I would have thought insurance companies won't care much so far there are still getting the premiums year in year out!
We got a few quotes about a week or so for an apartment building we are closing on next week and the items apart from the GL these companies are charging uss for such as Terrorism (TRIA) and Hired and Non-Hired Auto, one would think Insurance Companies never would want to cancel. All kinds of items that we have to have on the policy as per Freddie's requirements.
Good to know though. Thanks for sharing.
Curtis Mears
Investor from Raleigh, NC
replied 10 days ago
State farm sent out an inspector to my houses and took pictures of issues (what they thought were issues). They even took a pic of some fascia damage on my personal property and said would cancel my policy if not repaired. After several letters I decided to shop insurance. Ended up saving big money by moving, so i guess I should thank them. Ended up moving 14 properties, 3 cars, and some umbrella policies all for some minor fascia damage.
Nathan G.
(Moderator) -
Real Estate Broker from Cody, WY
replied 10 days ago
Originally posted by @Curtis Mears :@Nathan G.

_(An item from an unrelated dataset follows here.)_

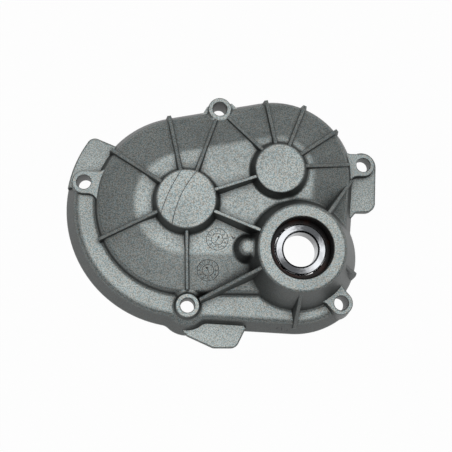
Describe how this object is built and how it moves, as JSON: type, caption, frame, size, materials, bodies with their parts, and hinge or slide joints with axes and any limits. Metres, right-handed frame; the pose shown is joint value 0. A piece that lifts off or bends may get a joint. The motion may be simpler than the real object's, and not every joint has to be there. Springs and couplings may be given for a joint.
{
  "type": "transmission cover",
  "caption": "Die-cast scooter gearbox cover with a ribbed dome, an open hub and two blind bosses, and ball bearings pressed in for the input and output shafts.",
  "frame": {"origin": "middle of the outline, on the gasket face", "axes": "+Z along the shafts, out of the gearbox; +X to the right and +Y up as the picture shows the cover"},
  "size_m": [0.1887, 0.1526, 0.038],
  "materials": {
    "cast_aluminium": "as die-cast and fine shot-blasted",
    "ring_steel": "ground",
    "ball_steel": "polished",
    "cage_plastic": "glossy with oil"
  },
  "bodies": {
    "cover": {"cover_casting": "cast_aluminium", "input_bearing_outer_ring": "ring_steel", "output_bearing_outer_ring": "ring_steel"},
    "input_ring": {"input_bearing_inner_ring": "ring_steel"},
    "input_cage": {"input_bearing_cage": "cage_plastic", "input_bearing_ball_1": "ball_steel", "input_bearing_ball_2": "ball_steel", "input_bearing_ball_3": "ball_steel", "input_bearing_ball_4": "ball_steel", "input_bearing_ball_5": "ball_steel", "input_bearing_ball_6": "ball_steel", "input_bearing_ball_7": "ball_steel", "input_bearing_ball_8": "ball_steel"},
    "output_ring": {"output_bearing_inner_ring": "ring_steel"},
    "output_cage": {"output_bearing_cage": "cage_plastic", "output_bearing_ball_1": "ball_steel", "output_bearing_ball_2": "ball_steel", "output_bearing_ball_3": "ball_steel", "output_bearing_ball_4": "ball_steel", "output_bearing_ball_5": "ball_steel", "output_bearing_ball_6": "ball_steel", "output_bearing_ball_7": "ball_steel", "output_bearing_ball_8": "ball_steel"}
  },
  "joints": [
    {"name": "input_bearing_spin", "type": "hinge", "parent": "cover", "child": "input_ring", "pos_m": [0.04335, -0.0207, 0.0235], "axis": [0, 0, 1], "continuous": true},
    {"name": "input_cage_spin", "type": "hinge", "parent": "cover", "child": "input_cage", "pos_m": [0.04335, -0.0207, 0.0235], "axis": [0, 0, 1], "continuous": true},
    {"name": "output_bearing_spin", "type": "hinge", "parent": "cover", "child": "output_ring", "pos_m": [-0.02275, 0.0077, 0.017], "axis": [0, 0, 1], "continuous": true},
    {"name": "output_cage_spin", "type": "hinge", "parent": "cover", "child": "output_cage", "pos_m": [-0.02275, 0.0077, 0.017], "axis": [0, 0, 1], "continuous": true}
  ],
  "couplings": [
    {"joint": "input_cage_spin", "follows": "input_bearing_spin", "ratio": 0.3815},
    {"joint": "output_cage_spin", "follows": "output_bearing_spin", "ratio": 0.3809}
  ]
}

State farm sent out an inspector to my houses and took pictures of issues (what they thought were issues). They even took a pic of some fascia damage on my personal property and said would cancel my policy if not repaired. After several letters I decided to shop insurance. Ended up saving big money by moving, so i guess I should thank them. Ended up moving 14 properties, 3 cars, and some umbrella policies all for some minor fascia damage.
They're successful despite their own ineptitude.